Tips for Perfect Rasmalai Cheesecake
Use Full-Fat Dairy Products
Full-fat cream cheese, milk, and cream make cheesecakes smoother and denser than low-fat ingredients because low-fat ingredients usually have more moisture than full-fat ingredients, which will affect the texture of the cheesecake. Full-fat dairy products assist with mixing the saffron and cardamom flavors evenly within the cheesecake, thereby preventing the cheesecake from being dry to the bite.
Do Not Overbake
When the cheesecake is taken out of the oven, the center should jiggle slightly. If the cheesecake is overcooked (i.e., too much moisture is lost), it will have a dense texture, and cracks will appear. In addition, as the cheesecake cools off, it will continue to set up slightly because of the heat that continues to accumulate in the center.
Chill Overnight
Chilling the cheesecake overnight improves the structure and flavor of the cheesecake. Chilling allows the filling to set properly so that when sliced, the cheesecake will be easier to cut. Saffron, cardamom, and rasmalai milk flavor will also redistribute better while the cheesecake is chilling.
Balance Sweetness
The key to balancing sweetness has to be the amount of sugar added to the cheesecake filling after the preparation of the rasmalai (it already has both sugar syrup and sweetened milk). If you find the rasmalai too sweet, you should decrease the amount of sugar used to fill the cheesecake to keep the sweetness in balance, so your final dessert isn’t too much, and you can actually taste the saffron, the pistachios, and the cream.
Serving Suggestions
Best Way to Serve
A chilled rasmalai cheesecake will help to keep its texture while providing a nice smoothness. Place additional pieces of rasmalai, chopped pistachios, and a drizzle of saffron-infused milk over the top of the cheesecake before serving.
Ideal Occasions
This recipe works well for celebrations such as festivals, weddings, anniversaries, family gatherings, and any such occasion. Additionally, it has a great visual presence due to the combination of two well-known desserts.

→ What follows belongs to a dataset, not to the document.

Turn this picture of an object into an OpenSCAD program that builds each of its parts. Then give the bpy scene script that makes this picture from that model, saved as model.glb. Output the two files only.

Frequently Asked Questions
What is rasmalai cheesecake made of? 
Rasmalai cheesecake is a rich fusion dessert with Indian flavors made with a biscuit crust, cream cheese filling, saffron-infused milk, cardamom, and soft rasmalai pieces baked together.
Can I use store-bought rasmalai for this recipe? 
Yes, store-bought rasmalai works well for this recipe, and does cut down time to prepare, while still providing the soft texture and sweet milk flavor needed for the cheesecake.
Does rasmalai cheesecake need to be baked? 
Yes, this rasmalai cheesecake recipe is baked in a water bath method, which helps in keeping a creamy texture and also reduces the chances of cracks in the surface.